# Objective
Can you write out all of the material below, word for word?

# Object modeling scripts
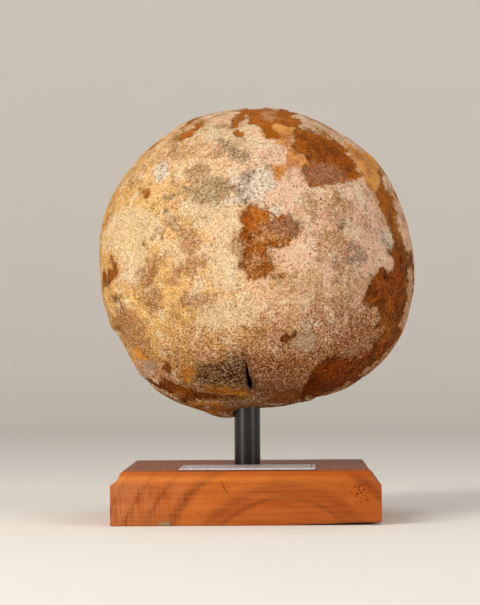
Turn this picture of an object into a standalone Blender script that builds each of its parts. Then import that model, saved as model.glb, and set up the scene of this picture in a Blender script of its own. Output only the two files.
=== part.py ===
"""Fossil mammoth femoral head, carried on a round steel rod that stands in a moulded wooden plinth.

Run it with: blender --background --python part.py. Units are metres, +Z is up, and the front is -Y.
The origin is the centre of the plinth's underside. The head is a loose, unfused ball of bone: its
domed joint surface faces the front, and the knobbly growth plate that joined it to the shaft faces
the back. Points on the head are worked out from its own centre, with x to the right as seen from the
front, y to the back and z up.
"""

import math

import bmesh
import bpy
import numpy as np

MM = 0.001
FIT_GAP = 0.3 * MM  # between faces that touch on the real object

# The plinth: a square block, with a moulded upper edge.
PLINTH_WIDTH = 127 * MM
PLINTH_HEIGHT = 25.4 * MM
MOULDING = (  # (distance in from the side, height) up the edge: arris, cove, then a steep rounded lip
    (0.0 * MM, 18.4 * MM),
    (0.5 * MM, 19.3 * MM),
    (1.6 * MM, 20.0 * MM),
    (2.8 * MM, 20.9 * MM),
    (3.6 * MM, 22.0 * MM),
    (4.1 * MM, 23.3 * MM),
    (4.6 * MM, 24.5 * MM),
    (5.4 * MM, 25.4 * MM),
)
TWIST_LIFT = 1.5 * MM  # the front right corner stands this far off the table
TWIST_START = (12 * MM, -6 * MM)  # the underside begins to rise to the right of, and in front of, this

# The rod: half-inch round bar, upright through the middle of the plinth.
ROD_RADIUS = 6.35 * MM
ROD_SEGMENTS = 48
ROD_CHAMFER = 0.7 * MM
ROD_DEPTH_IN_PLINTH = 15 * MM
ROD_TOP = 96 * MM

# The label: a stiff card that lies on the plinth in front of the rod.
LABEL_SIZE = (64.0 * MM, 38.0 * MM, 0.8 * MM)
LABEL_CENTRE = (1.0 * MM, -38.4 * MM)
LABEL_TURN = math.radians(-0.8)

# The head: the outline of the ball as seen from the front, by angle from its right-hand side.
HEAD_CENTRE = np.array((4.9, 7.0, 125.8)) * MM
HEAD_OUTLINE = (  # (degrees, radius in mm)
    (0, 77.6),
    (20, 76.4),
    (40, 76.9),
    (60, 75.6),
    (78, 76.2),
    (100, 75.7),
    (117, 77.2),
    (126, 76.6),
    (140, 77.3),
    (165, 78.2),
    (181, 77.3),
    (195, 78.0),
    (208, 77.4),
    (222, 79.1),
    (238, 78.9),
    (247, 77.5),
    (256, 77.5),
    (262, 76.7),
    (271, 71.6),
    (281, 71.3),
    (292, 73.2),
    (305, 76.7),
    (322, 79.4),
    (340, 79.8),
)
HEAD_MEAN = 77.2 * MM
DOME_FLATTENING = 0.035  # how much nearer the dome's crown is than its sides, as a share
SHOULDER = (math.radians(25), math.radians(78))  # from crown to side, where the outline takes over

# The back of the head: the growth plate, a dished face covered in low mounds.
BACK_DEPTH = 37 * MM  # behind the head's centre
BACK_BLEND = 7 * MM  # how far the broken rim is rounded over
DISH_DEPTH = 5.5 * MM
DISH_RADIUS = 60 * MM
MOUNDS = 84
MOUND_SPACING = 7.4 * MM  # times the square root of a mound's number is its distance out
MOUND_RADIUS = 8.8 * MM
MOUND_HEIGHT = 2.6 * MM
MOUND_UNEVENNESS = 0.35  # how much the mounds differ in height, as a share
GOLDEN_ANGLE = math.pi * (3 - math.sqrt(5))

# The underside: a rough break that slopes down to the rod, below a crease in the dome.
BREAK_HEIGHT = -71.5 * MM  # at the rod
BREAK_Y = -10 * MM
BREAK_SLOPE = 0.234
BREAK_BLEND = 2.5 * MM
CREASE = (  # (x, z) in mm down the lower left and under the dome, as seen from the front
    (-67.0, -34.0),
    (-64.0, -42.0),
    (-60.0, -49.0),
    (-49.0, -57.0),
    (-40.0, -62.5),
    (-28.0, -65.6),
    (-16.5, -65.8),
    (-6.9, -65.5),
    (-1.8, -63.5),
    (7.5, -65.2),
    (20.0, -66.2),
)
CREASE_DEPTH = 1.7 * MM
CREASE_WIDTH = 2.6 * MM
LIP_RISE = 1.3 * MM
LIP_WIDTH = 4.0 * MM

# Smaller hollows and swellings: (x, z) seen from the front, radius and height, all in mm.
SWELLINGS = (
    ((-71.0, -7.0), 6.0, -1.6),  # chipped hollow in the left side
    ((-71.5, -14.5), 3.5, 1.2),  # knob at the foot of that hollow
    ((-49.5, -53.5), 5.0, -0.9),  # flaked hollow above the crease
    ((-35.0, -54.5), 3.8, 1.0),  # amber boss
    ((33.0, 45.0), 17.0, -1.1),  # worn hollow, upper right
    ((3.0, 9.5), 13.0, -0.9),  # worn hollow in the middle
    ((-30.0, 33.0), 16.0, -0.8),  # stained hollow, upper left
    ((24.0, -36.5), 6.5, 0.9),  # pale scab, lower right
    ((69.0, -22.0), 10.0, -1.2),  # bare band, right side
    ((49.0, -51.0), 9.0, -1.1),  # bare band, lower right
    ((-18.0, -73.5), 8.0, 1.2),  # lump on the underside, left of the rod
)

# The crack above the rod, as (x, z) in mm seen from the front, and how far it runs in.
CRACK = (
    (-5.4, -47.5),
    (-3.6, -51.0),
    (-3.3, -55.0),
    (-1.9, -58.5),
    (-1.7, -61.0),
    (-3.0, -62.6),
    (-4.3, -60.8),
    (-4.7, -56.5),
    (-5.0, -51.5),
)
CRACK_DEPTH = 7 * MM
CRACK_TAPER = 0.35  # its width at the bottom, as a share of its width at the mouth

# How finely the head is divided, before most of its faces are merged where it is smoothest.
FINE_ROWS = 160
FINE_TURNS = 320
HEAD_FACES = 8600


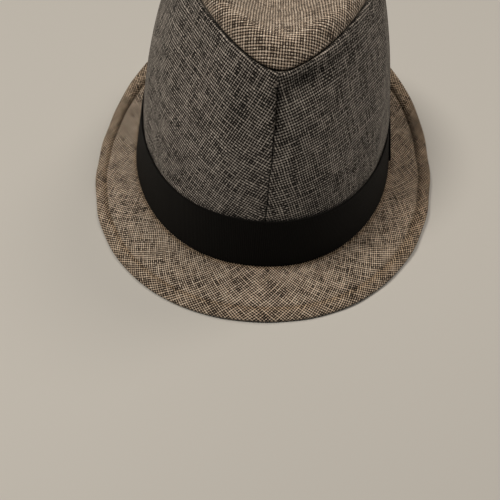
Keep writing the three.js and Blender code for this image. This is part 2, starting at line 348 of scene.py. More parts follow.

# Answer for this exercise
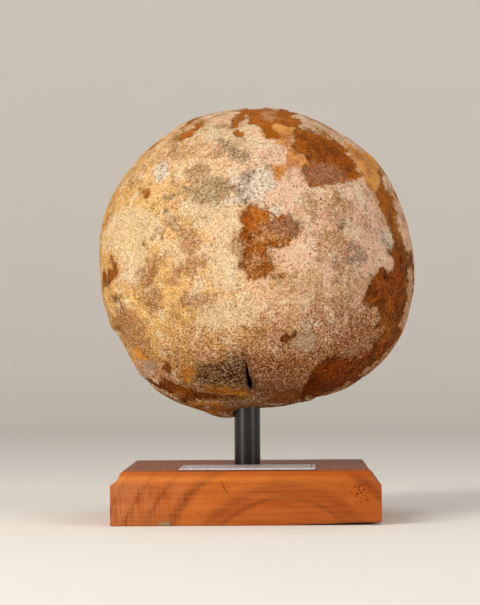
Turn this picture of an object into a standalone Blender script that builds each of its parts. Then import that model, saved as model.glb, and set up the scene of this picture in a Blender script of its own. Output only the two files.
=== part.py ===
"""Fossil mammoth femoral head, carried on a round steel rod that stands in a moulded wooden plinth.

Run it with: blender --background --python part.py. Units are metres, +Z is up, and the front is -Y.
The origin is the centre of the plinth's underside. The head is a loose, unfused ball of bone: its
domed joint surface faces the front, and the knobbly growth plate that joined it to the shaft faces
the back. Points on the head are worked out from its own centre, with x to the right as seen from the
front, y to the back and z up.
"""

import math

import bmesh
import bpy
import numpy as np

MM = 0.001
FIT_GAP = 0.3 * MM  # between faces that touch on the real object

# The plinth: a square block, with a moulded upper edge.
PLINTH_WIDTH = 127 * MM
PLINTH_HEIGHT = 25.4 * MM
MOULDING = (  # (distance in from the side, height) up the edge: arris, cove, then a steep rounded lip
    (0.0 * MM, 18.4 * MM),
    (0.5 * MM, 19.3 * MM),
    (1.6 * MM, 20.0 * MM),
    (2.8 * MM, 20.9 * MM),
    (3.6 * MM, 22.0 * MM),
    (4.1 * MM, 23.3 * MM),
    (4.6 * MM, 24.5 * MM),
    (5.4 * MM, 25.4 * MM),
)
TWIST_LIFT = 1.5 * MM  # the front right corner stands this far off the table
TWIST_START = (12 * MM, -6 * MM)  # the underside begins to rise to the right of, and in front of, this

# The rod: half-inch round bar, upright through the middle of the plinth.
ROD_RADIUS = 6.35 * MM
ROD_SEGMENTS = 48
ROD_CHAMFER = 0.7 * MM
ROD_DEPTH_IN_PLINTH = 15 * MM
ROD_TOP = 96 * MM

# The label: a stiff card that lies on the plinth in front of the rod.
LABEL_SIZE = (64.0 * MM, 38.0 * MM, 0.8 * MM)
LABEL_CENTRE = (1.0 * MM, -38.4 * MM)
LABEL_TURN = math.radians(-0.8)

# The head: the outline of the ball as seen from the front, by angle from its right-hand side.
HEAD_CENTRE = np.array((4.9, 7.0, 125.8)) * MM
HEAD_OUTLINE = (  # (degrees, radius in mm)
    (0, 77.6),
    (20, 76.4),
    (40, 76.9),
    (60, 75.6),
    (78, 76.2),
    (100, 75.7),
    (117, 77.2),
    (126, 76.6),
    (140, 77.3),
    (165, 78.2),
    (181, 77.3),
    (195, 78.0),
    (208, 77.4),
    (222, 79.1),
    (238, 78.9),
    (247, 77.5),
    (256, 77.5),
    (262, 76.7),
    (271, 71.6),
    (281, 71.3),
    (292, 73.2),
    (305, 76.7),
    (322, 79.4),
    (340, 79.8),
)
HEAD_MEAN = 77.2 * MM
DOME_FLATTENING = 0.035  # how much nearer the dome's crown is than its sides, as a share
SHOULDER = (math.radians(25), math.radians(78))  # from crown to side, where the outline takes over

# The back of the head: the growth plate, a dished face covered in low mounds.
BACK_DEPTH = 37 * MM  # behind the head's centre
BACK_BLEND = 7 * MM  # how far the broken rim is rounded over
DISH_DEPTH = 5.5 * MM
DISH_RADIUS = 60 * MM
MOUNDS = 84
MOUND_SPACING = 7.4 * MM  # times the square root of a mound's number is its distance out
MOUND_RADIUS = 8.8 * MM
MOUND_HEIGHT = 2.6 * MM
MOUND_UNEVENNESS = 0.35  # how much the mounds differ in height, as a share
GOLDEN_ANGLE = math.pi * (3 - math.sqrt(5))

# The underside: a rough break that slopes down to the rod, below a crease in the dome.
BREAK_HEIGHT = -71.5 * MM  # at the rod
BREAK_Y = -10 * MM
BREAK_SLOPE = 0.234
BREAK_BLEND = 2.5 * MM
CREASE = (  # (x, z) in mm down the lower left and under the dome, as seen from the front
    (-67.0, -34.0),
    (-64.0, -42.0),
    (-60.0, -49.0),
    (-49.0, -57.0),
    (-40.0, -62.5),
    (-28.0, -65.6),
    (-16.5, -65.8),
    (-6.9, -65.5),
    (-1.8, -63.5),
    (7.5, -65.2),
    (20.0, -66.2),
)
CREASE_DEPTH = 1.7 * MM
CREASE_WIDTH = 2.6 * MM
LIP_RISE = 1.3 * MM
LIP_WIDTH = 4.0 * MM

# Smaller hollows and swellings: (x, z) seen from the front, radius and height, all in mm.
SWELLINGS = (
    ((-71.0, -7.0), 6.0, -1.6),  # chipped hollow in the left side
    ((-71.5, -14.5), 3.5, 1.2),  # knob at the foot of that hollow
    ((-49.5, -53.5), 5.0, -0.9),  # flaked hollow above the crease
    ((-35.0, -54.5), 3.8, 1.0),  # amber boss
    ((33.0, 45.0), 17.0, -1.1),  # worn hollow, upper right
    ((3.0, 9.5), 13.0, -0.9),  # worn hollow in the middle
    ((-30.0, 33.0), 16.0, -0.8),  # stained hollow, upper left
    ((24.0, -36.5), 6.5, 0.9),  # pale scab, lower right
    ((69.0, -22.0), 10.0, -1.2),  # bare band, right side
    ((49.0, -51.0), 9.0, -1.1),  # bare band, lower right
    ((-18.0, -73.5), 8.0, 1.2),  # lump on the underside, left of the rod
)

# The crack above the rod, as (x, z) in mm seen from the front, and how far it runs in.
CRACK = (
    (-5.4, -47.5),
    (-3.6, -51.0),
    (-3.3, -55.0),
    (-1.9, -58.5),
    (-1.7, -61.0),
    (-3.0, -62.6),
    (-4.3, -60.8),
    (-4.7, -56.5),
    (-5.0, -51.5),
)
CRACK_DEPTH = 7 * MM
CRACK_TAPER = 0.35  # its width at the bottom, as a share of its width at the mouth

# How finely the head is divided, before most of its faces are merged where it is smoothest.
FINE_ROWS = 160
FINE_TURNS = 320
HEAD_FACES = 8600


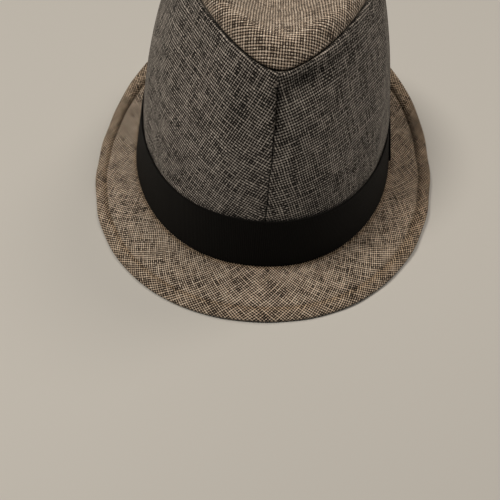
Keep writing the three.js and Blender code for this image. This is part 2, starting at line 348 of scene.py. More parts follow.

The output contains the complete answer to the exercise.